The city of Ames maintains a bike trail that runs through the prairie. The prairie offers a glimpse of what the landscape of Iowa looked like over 150 years ago, Pease said. About 85 percent of Iowa, Colbert said, used to be prairies and wetlands.

“Ideally, all the plants will be native to Iowa,” Colbert said.

But, he said, invasive species still occupy parts of the prairie.

Controlled burns will be used about once every one or two years to rid the site of non-native plants, Colbert said.
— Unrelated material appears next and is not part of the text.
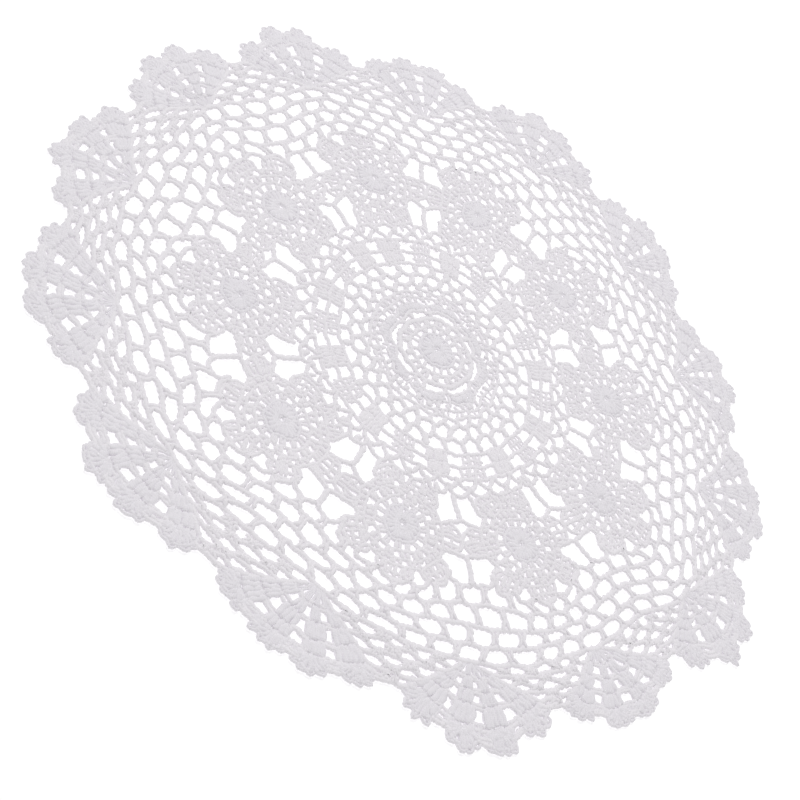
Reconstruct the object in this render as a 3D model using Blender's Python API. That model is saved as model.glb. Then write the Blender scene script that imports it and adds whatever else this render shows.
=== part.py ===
"""Round crocheted lace doily, lying flat.

One cotton sheet, worked round after round from its centre: a small medallion, an inner net,
a band of blocks, a ring of ten round flowers, an outer net and a border of fourteen scallops.
The sheet is drawn first as an even design in rings (1 ring = the radius of the circle through
the flowers' centres), then pulled out of true as a hand-stretched doily is.
Origin: under the middle of the sheet's box, on the surface it lies on. +Z is up.
"""
import math

import bpy
from mathutils import Vector
from mathutils.geometry import delaunay_2d_cdt

# Driving dimensions, in metres
RING = 0.096
SHEET_THICKNESS = 0.002

# The even design: radii and lengths in rings, angles in degrees
FLOWERS = 10
FLOWER_ANGLE = 4.0
FLOWER_PITCH = 360.0 / FLOWERS
SCALLOPS = 14
SCALLOP_PITCH = 360.0 / SCALLOPS
LOOPS = 70
LOOP_PITCH = 360.0 / LOOPS
FIRST_NOTCH = FLOWER_ANGLE + 1.5 * LOOP_PITCH
NOTCH_RADIUS = 1.765
STRAND = 0.020

# Outer net: rounds of loops, numbered from the one that joins the flowers (0) outwards.
# mean and wave: radius of the loops' tops and how far it swells over each flower.
# lean: how far, in degrees, the loops crowd towards the flower's own line.
NET_ROUNDS = [
    # round, mean,  wave,  lean
    (-1, 1.219, 0.039, 0.80),
    (0, 1.258, 0.047, 0.80),
    (1, 1.322, 0.034, 0.55),
    (2, 1.405, 0.020, 0.30),
    (3, 1.475, 0.013, 0.00),
    (4, 1.550, 0.008, 0.00),
]
FIRST_CUT_ROUND = 1
LAST_CUT_ROUND = 4
# Loops of round 3 nearest a flower's line are the smallest of their round and stay uncut.
UNCUT_ROUND = 3
UNCUT_REACH = 0.6 * LOOP_PITCH

# Shape of a net gap. Its foot is where the two loops below it part, as a share of their height.
PARTING = 0.70
# Its lower edge passes over those loops, its crown stays under its own, in strand widths
SILL_RISE = 0.2
CROWN_WALL = 0.72
# How far the lower edge's middle points and the crown's ends lie towards the next loop's line
SILL_SPREAD = 0.5
CROWN_SPREAD = 0.42
# Where two loops of a round run side by side
BAR_WIDTH = 0.036

# The two pairs of large gaps beside each line midway between two flowers
# (radius, degrees from that line), one side; the other side is its mirror image
OUTER_GAP = [
    # radius, degrees
    (1.066, 0.9),
    (1.150, 0.8),
    (1.190, 2.8),
    (1.170, 5.2),
    (1.110, 6.1),
    (1.070, 4.4),
]
INNER_GAP = [
    # radius, degrees
    (0.750, 1.0),
    (0.848, 0.9),
    (0.850, 3.2),
    (0.815, 5.8),
    (0.768, 6.2),
    (0.742, 4.2),
]

# A scallop is a fan of four lobes about a point on its own line
FAN_FOOT = 1.50
LOBE_TURNS = (-45.0, -15.0, 15.0, 45.0)
LOBE_DISTANCE = 0.352
LOBE_RADIUS = 0.098
TOOTH = 0.007
TOOTH_TURNS = (-60.0, -36.0, -12.0, 12.0, 36.0, 60.0)

# How the sheet was pulled out of true.
# Flowers: how far each is turned from its even place, and its distance from the centre
FLOWER_PULL = [
    # degrees, rings
    (1.1, 1.043),
    (-1.0, 1.007),
    (-0.2, 1.024),
    (-1.3, 1.017),
    (-3.5, 1.011),
    (0.5, 0.963),
    (-0.2, 0.989),
    (0.5, 0.972),
    (2.2, 0.994),
    (1.9, 0.987),
]
# Scallops: turn and radius of the notch before each, and how far its middle lobes rise
SCALLOP_PULL = [
    # degrees, rings, rise
    (2.1, 1.807, 0.150),
    (1.1, 1.826, 0.155),
    (0.7, 1.795, 0.215),
    (0.9, 1.891, 0.235),
    (0.4, 1.857, 0.155),
    (-0.5, 1.757, 0.195),
    (-0.8, 1.741, 0.175),
    (-1.9, 1.732, 0.150),
    (-2.6, 1.758, 0.150),
    (-2.6, 1.726, 0.150),
    (0.0, 1.666, 0.125),
    (2.6, 1.674, 0.185),
    (3.7, 1.700, 0.140),
    (3.2, 1.736, 0.210),
]
EVEN_RISE = 0.170
# The medallion sits a little to one side of the ring of flowers
CENTRE_SLIP = 0.030
CENTRE_SLIP_ANGLE = -40.0
CENTRE_SLIP_RADIUS = 0.55
CENTRE_SLIP_END = 0.95
PULL_START = 0.60

# How the sheet's triangles are laid out between its edges
INSIDE_WITH_HOLES = 2
MERGE_DISTANCE = 1e-7

COTTON_WHITE = (0.80, 0.79, 0.80, 1.0)
COTTON_ROUGHNESS = 0.9


def around(values, place):
    """Smooth curve through a closed ring of values, read at a place counted in steps."""
    first = math.floor(place)
    t = place - first
    a, b, c, d = (values[(first + step) % len(values)] for step in (-1, 0, 1, 2))
    slope = c - a
    bend = 2 * a - 5 * b + 4 * c - d
    twist = 3 * (b - c) + d - a
    return b + 0.5 * t * (slope + t * (bend + t * twist))


def ramp(value, low, high):
    """0 below low, 1 above high, even between."""
    return min(1.0, max(0.0, (value - low) / (high - low)))


def mix(first, last, share):
    """The value that lies this share of the way from first to last."""
    return first + share * (last - first)


def unit(angle):
    """Direction of an angle in degrees."""
    return Vector((math.cos(math.radians(angle)), math.sin(math.radians(angle))))


def pulled(radius, angle):
    """Point of the real sheet, in metres, for a point of the even design."""
    flower = (angle - FLOWER_ANGLE) / FLOWER_PITCH
    scallop = (angle - FIRST_NOTCH) / SCALLOP_PITCH
    outward = ramp(radius, 1.0, NOTCH_RADIUS)
    inward = ramp(radius, PULL_START, 1.0) * (1.0 - outward)
    turn = inward * around([row[0] for row in FLOWER_PULL], flower)
    turn += outward * around([row[0] for row in SCALLOP_PULL], scallop)
    reach = min(radius, NOTCH_RADIUS)
    reach += inward * (around([row[1] for row in FLOWER_PULL], flower) - 1.0)
    reach += outward * (around([row[1] for row in SCALLOP_PULL], scallop) - NOTCH_RADIUS)
    rise = SCALLOP_PULL[math.floor(scallop) % SCALLOPS][2]
    reach += max(0.0, radius - NOTCH_RADIUS) * rise / EVEN_RISE
    slip = CENTRE_SLIP * ramp(radius, 0.0, CENTRE_SLIP_RADIUS)
    slip *= 1.0 - ramp(radius, CENTRE_SLIP_RADIUS, CENTRE_SLIP_END)
    return RING * (reach * unit(angle + turn) + slip * unit(CENTRE_SLIP_ANGLE))


def loop_top(number, turn):
    """Top of a loop of one net round: (radius, angle); turn is its even place in degrees."""
    mean, wave, lean = next(row[1:] for row in NET_ROUNDS if row[0] == number)
    swell = math.radians(FLOWERS * (turn - FLOWER_ANGLE))
    return mean + wave * math.cos(swell), turn - lean * math.sin(swell)


def net_gaps():
    """The cut gaps of the outer net, each between loops of three rounds."""
    gaps = []
    for number in range(FIRST_CUT_ROUND, LAST_CUT_ROUND + 1):
        for step in range(LOOPS):
            turn = FLOWER_ANGLE + (step + (number % 2) / 2) * LOOP_PITCH
            off_line = (turn - FLOWER_ANGLE + FLOWER_PITCH / 2) % FLOWER_PITCH - FLOWER_PITCH / 2
            if number == UNCUT_ROUND and abs(off_line) < UNCUT_REACH:
                continue
            foot = loop_top(number - 2, turn)
            left = loop_top(number - 1, turn - LOOP_PITCH / 2)
            right = loop_top(number - 1, turn + LOOP_PITCH / 2)
            top = loop_top(number, turn)
            crown = top[0] - CROWN_WALL * STRAND
            bar = math.degrees(BAR_WIDTH / 2 / top[0])
            gaps.append([
                (mix(foot[0], (left[0] + right[0]) / 2, PARTING), foot[1]),
                (right[0] + SILL_RISE * STRAND, mix(foot[1], right[1], SILL_SPREAD)),
                (right[0] + STRAND / 2, right[1] - bar),
                (crown, mix(top[1], right[1], CROWN_SPREAD)),
                (crown, mix(top[1], left[1], CROWN_SPREAD)),
                (left[0] + STRAND / 2, left[1] + bar),
                (left[0] + SILL_RISE * STRAND, mix(foot[1], left[1], SILL_SPREAD)),
            ])
    return gaps


def flower_gaps():
    """The large gaps between neighbouring flowers, in mirrored pairs."""
    gaps = []
    for flower in range(FLOWERS):
        midway = FLOWER_ANGLE + (flower + 0.5) * FLOWER_PITCH
        for outline in (OUTER_GAP, INNER_GAP):
            for side in (-1, 1):
                gaps.append([(radius, midway + side * turn) for radius, turn in outline])
    return gaps


def scallop_outline(number):
    """One scallop's edge from its first notch, as (radius, angle) of the even design."""
    line = FIRST_NOTCH + (number + 0.5) * SCALLOP_PITCH
    points = [(NOTCH_RADIUS, FIRST_NOTCH + number * SCALLOP_PITCH)]
    for lobe in LOBE_TURNS:
        for step, tooth in enumerate(TOOTH_TURNS):
            reach = LOBE_RADIUS + (TOOTH if step % 2 else -TOOTH)
            point = FAN_FOOT * unit(0.0) + LOBE_DISTANCE * unit(lobe) + reach * unit(lobe + tooth)
            points.append((point.length, line + math.degrees(math.atan2(point.y, point.x))))
    return points


def sheet_mesh(name, outline, gaps, thickness):
    """Closed flat sheet: the outline with its gaps cut through, underside at z = 0."""
    rims = [[pulled(radius, angle) for radius, angle in rim] for rim in [outline] + gaps]
    low = Vector((min(p.x for p in rims[0]), min(p.y for p in rims[0])))
    high = Vector((max(p.x for p in rims[0]), max(p.y for p in rims[0])))
    middle = (low + high) / 2
    points = [point - middle for rim in rims for point in rim]
    loops = []
    for rim in rims:
        first = loops[-1][-1] + 1 if loops else 0
        loops.append(list(range(first, first + len(rim))))
    flat, _, faces, _, _, _ = delaunay_2d_cdt(points, [], loops, INSIDE_WITH_HOLES, MERGE_DISTANCE)
    count = len(flat)
    vertices = [(p.x, p.y, 0.0) for p in flat] + [(p.x, p.y, thickness) for p in flat]
    top = [[corner + count for corner in face] for face in faces]
    under = [face[::-1] for face in faces]
    half_edges = {(face[i], face[(i + 1) % len(face)]) for face in faces for i in range(len(face))}
    walls = [[a, b, b + count, a + count] for a, b in half_edges if (b, a) not in half_edges]
    mesh = bpy.data.meshes.new(name)
    mesh.from_pydata(vertices, [], top + under + walls)
    mesh.validate()
    return mesh


def cotton():
    """Plain white crochet cotton."""
    material = bpy.data.materials.new("cotton")
    material.use_nodes = True
    shader = material.node_tree.nodes["Principled BSDF"]
    shader.inputs["Base Color"].default_value = COTTON_WHITE
    shader.inputs["Roughness"].default_value = COTTON_ROUGHNESS
    shader.inputs["Metallic"].default_value = 0.0
    return material


def build_doily():
    """The whole sheet, one piece of crochet."""
    outline = [point for number in range(SCALLOPS) for point in scallop_outline(number)]
    mesh = sheet_mesh("doily", outline, flower_gaps() + net_gaps(), SHEET_THICKNESS)
    doily = bpy.data.objects.new("doily", mesh)
    doily.data.materials.append(cotton())
    bpy.context.collection.objects.link(doily)
    return doily


for old in list(bpy.data.objects):
    bpy.data.objects.remove(old)
build_doily()
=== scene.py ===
# %% [markdown]
# # A round crocheted doily, built stitch by stitch
#
# The real thing is one long cotton thread, worked with a hook from the centre outwards: a small
# medallion, an inner net, a band of blocks, a ring of ten round flowers, an outer net and a
# border of fourteen scallops. Crochet has only a few kinds of strand, so this script first
# charts every strand as a line on an even plan, then pulls the plan out of true, and last
# spins each line into a thread with its own stitches. That way follows the maker's own order,
# and one change to the plan moves every stitch that hangs on it.

# %% Load the fixed frame
import math

import bpy
import numpy as np
from mathutils import Matrix, Vector


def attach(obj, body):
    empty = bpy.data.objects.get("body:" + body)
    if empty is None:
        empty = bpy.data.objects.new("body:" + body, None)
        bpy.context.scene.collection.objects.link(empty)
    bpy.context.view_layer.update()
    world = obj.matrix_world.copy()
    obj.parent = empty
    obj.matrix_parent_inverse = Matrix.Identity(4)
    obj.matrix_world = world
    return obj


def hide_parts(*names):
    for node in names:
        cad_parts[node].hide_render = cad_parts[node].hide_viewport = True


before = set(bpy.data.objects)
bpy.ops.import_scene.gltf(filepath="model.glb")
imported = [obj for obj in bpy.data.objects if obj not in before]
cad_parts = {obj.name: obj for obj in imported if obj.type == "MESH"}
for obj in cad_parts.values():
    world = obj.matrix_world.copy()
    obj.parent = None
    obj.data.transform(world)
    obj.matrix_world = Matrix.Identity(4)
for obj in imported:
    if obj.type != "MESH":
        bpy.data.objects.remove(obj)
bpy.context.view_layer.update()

# %% [markdown]
# ## The plan's units
#
# A maker counts rounds and stitches, not millimetres. The plan is the same: its lengths are in
# rings, where 1 ring is the circle through the flowers' centres, and its angles are degrees.
# Points are complex numbers, because a turn about a centre is then one multiplication.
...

Native prairie grasses are mostly underground and have adapted over the years to be fire-tolerant, Pease said, but most of the non-native plants are mostly above ground and cannot withstand fire as well as the native plants.

The ash from the controlled burns offers valuable nutrients which will help the prairie grasses come back better and stronger than before the burn, Colbert said.

A possible wetland habitat is being considered for addition to the prairie site, Colbert said. Also, an increase in the diversity of prairie plants is still being pursued.

With a possible wetlands project going into the prairie, the constant maintenance of keeping the prairie native to Iowa, and the ongoing push to diversify the plants, the prairie will be an outdoor classroom research facility for years to come, Pease said.

“[The prairie] is never finished,” he said.